**GOAL:** Say how many lines contain "parts"; the answer is the number alone.

**AVAILABLE DATA:**
□ □ □ □ □ □ □
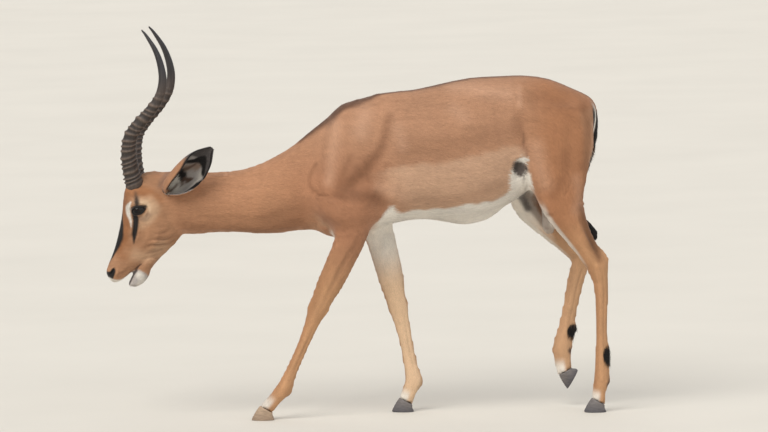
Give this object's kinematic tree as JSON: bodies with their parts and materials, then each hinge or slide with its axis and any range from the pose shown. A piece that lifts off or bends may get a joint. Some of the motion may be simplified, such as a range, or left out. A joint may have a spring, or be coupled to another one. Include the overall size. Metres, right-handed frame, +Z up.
{
  "type": "standing impala ram",
  "caption": "Life-size model of a walking impala ram with its head low, its lyre horns up and one hind hoof lifted.",
  "frame": {"origin": "middle of the footprint of the bounding box, on the floor", "axes": "+Z up, the ram faces -X, its left side is -Y"},
  "size_m": [1.379, 0.3392, 1.0814],
  "materials": {
    "hide": "short smooth coat, red-brown above, tan on the flanks, white below",
    "horn": "ringed dark horn with smooth tips",
    "eye": "wet dark brown eye",
    "hoof": "worn grey-black hoof"
  },
  "bodies": {
    "root": {"ear_left": "hide", "ear_right": "hide", "eye_left": "eye", "eye_right": "eye", "foreleg_left_cannon": "hide", "foreleg_left_forearm": "hide", "foreleg_left_inner_claw": "hoof", "foreleg_left_outer_claw": "hoof", "foreleg_left_pastern": "hide", "foreleg_right_cannon": "hide", "foreleg_right_forearm": "hide", "foreleg_right_inner_claw": "hoof", "foreleg_right_outer_claw": "hoof", "foreleg_right_pastern": "hide", "head": "hide", "hindleg_left_cannon": "hide", "hindleg_left_gaskin": "hide", "hindleg_left_inner_claw": "hoof", "hindleg_left_outer_claw": "hoof", "hindleg_left_pastern": "hide", "hindleg_right_cannon": "hide", "hindleg_right_gaskin": "hide", "hindleg_right_inner_claw": "hoof", "hindleg_right_outer_claw": "hoof", "hindleg_right_pastern": "hide", "horn_left": "horn", "horn_right": "horn", "lower_jaw": "hide", "neck": "hide", "scrotum": "hide", "tail": "hide", "torso": "hide"}
  },
  "joints": []
}
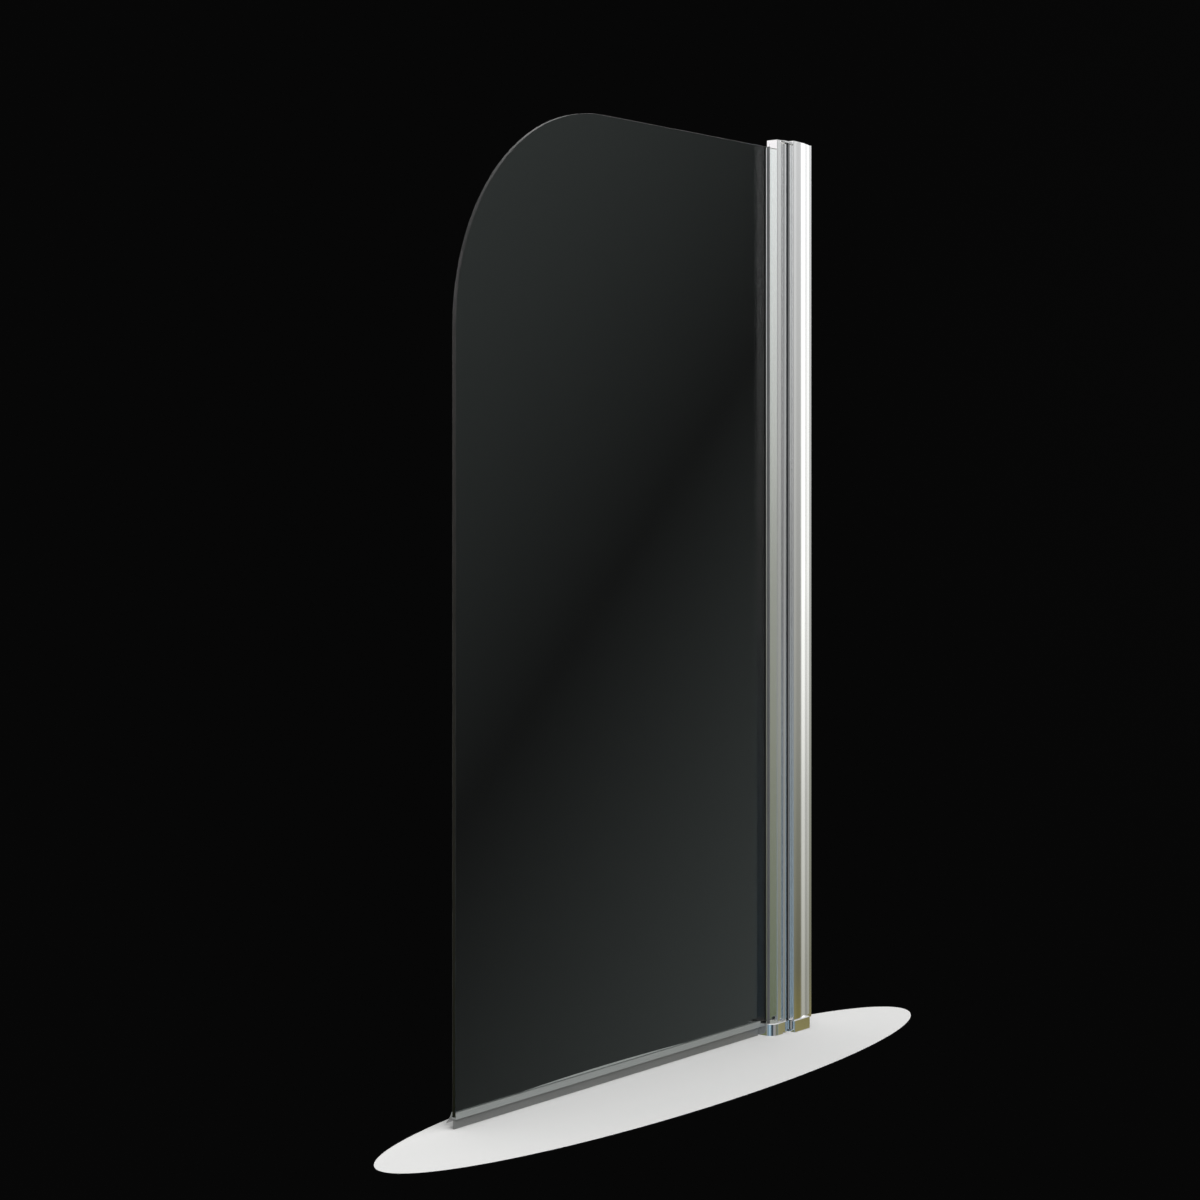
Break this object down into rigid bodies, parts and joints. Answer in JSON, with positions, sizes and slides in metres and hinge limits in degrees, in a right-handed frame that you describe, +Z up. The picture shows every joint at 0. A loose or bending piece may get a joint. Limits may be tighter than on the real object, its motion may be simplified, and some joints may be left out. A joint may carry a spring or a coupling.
{
  "type": "bath screen",
  "caption": "Pivoting glass bath screen with a rounded top corner: its hinge profile turns beside an adjuster that slides over a wall channel, and a soft seal with a drip fin closes the foot.",
  "frame": {"origin": "on the wall face, in line with the middle of the glass's thickness, at the height of the wall channel's lower end. The seal's blade and the two feet reach 14 mm below it, to the bath's rim.", "axes": "+X into the wall, so the glass reaches along -X; +Y to the bath side, so the room is at -Y; +Z up. Stored closed: the glass lies along X, in line with the profiles."},
  "size_m": [0.832, 0.0502, 1.4],
  "materials": {
    "chromed_profile": "polished aluminium extrusion with a bright chrome-like finish",
    "chromed_casting": "polished chrome plating over a casting",
    "clear_glass": "clear toughened glass with a faint green edge",
    "grey_gasket": "dark grey extruded glazing gasket, satin",
    "seal_pvc": "translucent flexible plastic extrusion, slightly frosted",
    "stainless": "stainless steel, turned",
    "nylon": "natural white nylon",
    "plug_plastic": "light grey moulded plastic",
    "cover_plastic": "silver-grey moulded plastic, glossy",
    "packing": "black glazing packing"
  },
  "bodies": {
    "wall_channel": {"wall_channel": "chromed_profile", "channel_top_plug": "plug_plastic"},
    "adjuster": {"adjuster_profile": "chromed_profile", "top_hinge_arm": "chromed_casting", "bottom_hinge_arm": "chromed_casting", "top_hinge_pin": "stainless", "bottom_hinge_pin": "stainless", "top_arm_screw": "stainless", "bottom_arm_screw": "stainless", "lock_screws": "stainless", "lock_nuts": "stainless", "cover_bases": "nylon", "screw_covers": "cover_plastic", "hinge_gap_seal": "grey_gasket", "top_thrust_washer": "nylon", "bottom_thrust_washer": "nylon"},
    "screen": {"glass_panel": "clear_glass", "hinge_profile": "chromed_profile", "front_gasket": "grey_gasket", "rear_gasket": "grey_gasket", "edge_blocks": "packing", "setting_block": "packing", "glass_top_cap": "chromed_casting", "glass_shoe": "chromed_casting", "top_bush": "nylon", "bottom_bush": "nylon", "top_cap_screw": "stainless", "shoe_screw": "stainless", "bottom_seal": "seal_pvc"}
  },
  "joints": [
    {"name": "width_adjustment", "type": "slide", "parent": "wall_channel", "child": "adjuster", "axis": [1, 0, 0], "range_m": [-0.012, 0.008]},
    {"name": "screen_pivot", "type": "hinge", "parent": "adjuster", "child": "screen", "pos_m": [-0.0762, -0.0173, 0], "axis": [0, 0, 1], "range_deg": [-90, 90]}
  ]
}
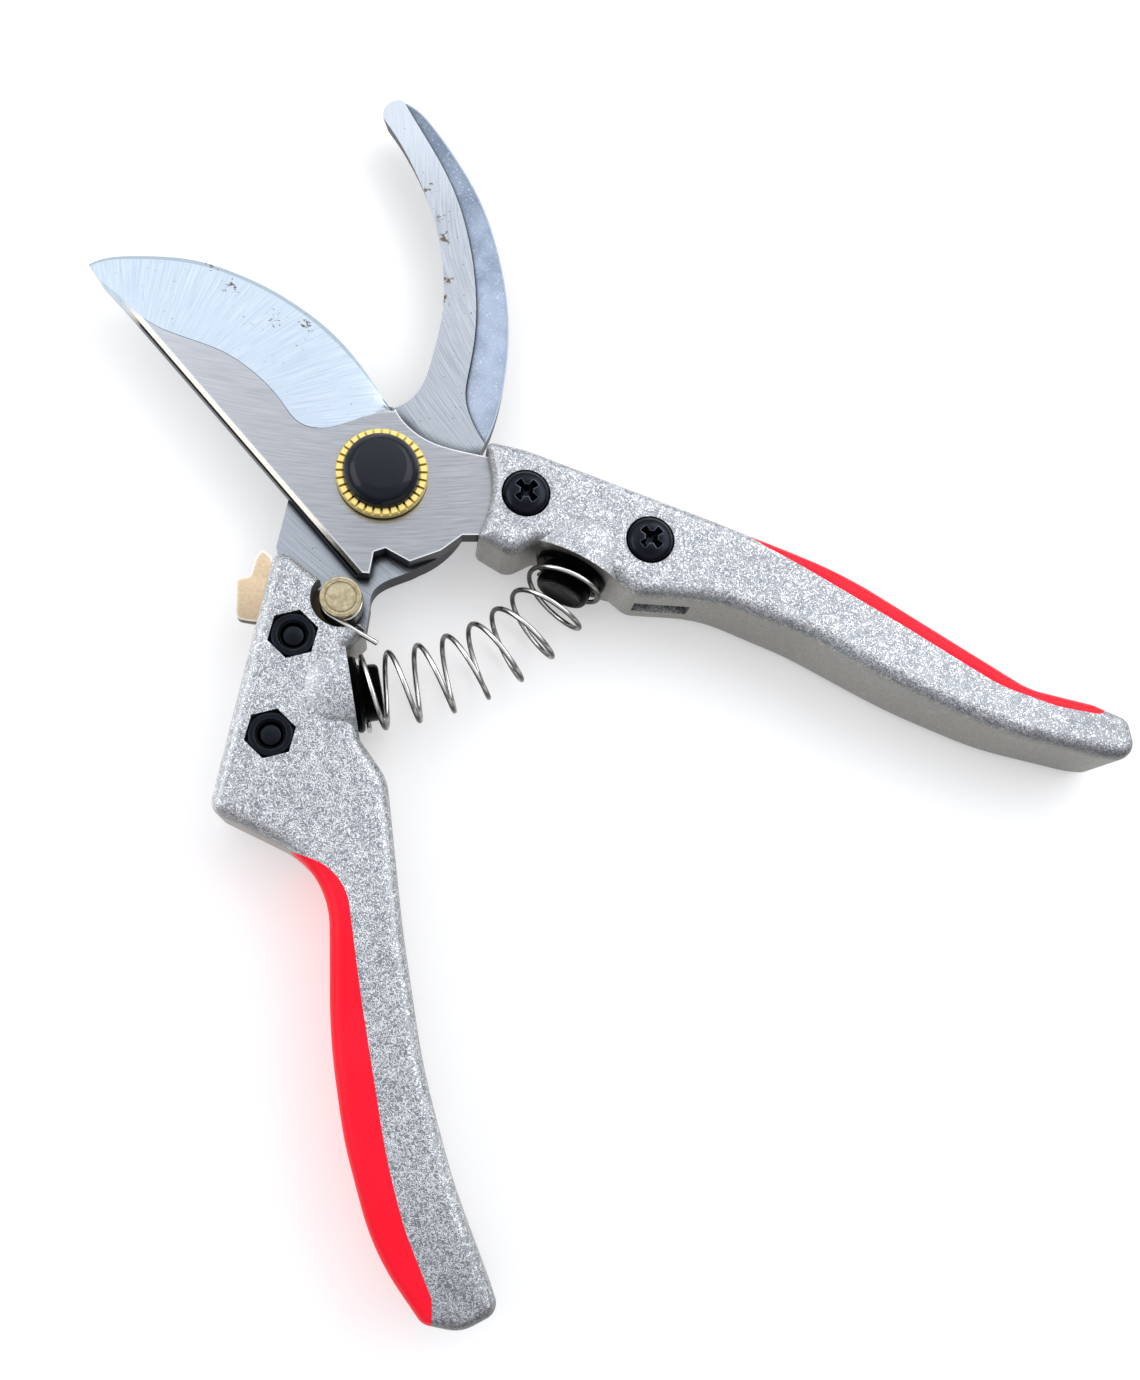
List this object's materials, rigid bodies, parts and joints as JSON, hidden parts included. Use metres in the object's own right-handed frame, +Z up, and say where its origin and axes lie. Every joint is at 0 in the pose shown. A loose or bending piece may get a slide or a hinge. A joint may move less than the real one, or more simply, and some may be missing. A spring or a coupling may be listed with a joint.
{
  "type": "pruning shears",
  "caption": "Open bypass pruning shears with a curved cutting blade, hook blade, wire return spring, thumb lock and red padded handles.",
  "frame": {"origin": "on the pivot axis, at the flat underside of the pivot bolt's head, with the shears lying flat and open", "axes": "+Z up along the pivot axis, out of the flat of the shears; +Y from the pivot towards the jaws"},
  "size_m": [0.1756, 0.2071, 0.0152],
  "materials": {
    "hook_steel": "brushed, blasted outer strip",
    "blade_steel": "ground and brushed",
    "hammered_silver": "hammertone paint on die-cast aluminium",
    "red_grip": "smooth soft pad",
    "black_screw": "black oxide",
    "black_nut": "black oxide",
    "black_plastic": "moulded",
    "bolt_steel": "turned",
    "nickel": "champagne nickel plate",
    "spring_wire": "bright drawn wire",
    "gold_ring": "gold zinc plate",
    "black_cap": "black oxide, satin"
  },
  "bodies": {
    "left_half": {"hook_blade": "hook_steel", "left_handle": "hammered_silver", "left_grip": "red_grip", "left_screw_front": "black_screw", "left_screw_rear": "black_screw", "left_nut_front": "black_nut", "left_nut_rear": "black_nut", "left_spring_seat": "black_plastic", "pivot_bolt": "bolt_steel", "lock_rivet": "nickel", "lock_collar": "nickel", "lock_spring": "spring_wire", "main_spring": "spring_wire"},
    "latch": {"lock_latch": "nickel"},
    "right_half": {"cutting_blade": "blade_steel", "right_handle": "hammered_silver", "right_grip": "red_grip", "right_screw_front": "black_screw", "right_screw_rear": "black_screw", "right_nut_front": "black_nut", "right_nut_rear": "black_nut", "right_spring_seat": "black_plastic"},
    "adjuster": {"friction_washer": "bolt_steel", "adjusting_ring": "gold_ring", "pivot_cap": "black_cap"}
  },
  "joints": [
    {"name": "close", "type": "hinge", "parent": "left_half", "child": "right_half", "pos_m": [0, 0, 0.009], "axis": [0, 0, -1], "range_deg": [0, 57], "stiffness_Nm_per_rad": 0.35, "springref_deg": -20.05, "deforming": ["main_spring"]},
    {"name": "lock", "type": "hinge", "parent": "left_half", "child": "latch", "pos_m": [-0.0064, -0.0223, 0.0083], "axis": [0, 0, -1], "range_deg": [0, 28]},
    {"name": "adjust_tension", "type": "hinge", "parent": "left_half", "child": "adjuster", "pos_m": [0, 0, 0.012], "axis": [0, 0, 1], "range_deg": [-45, 45]}
  ]
}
□ □ □ □ □ □ □
**RESPONSE TO THE TASK:** 3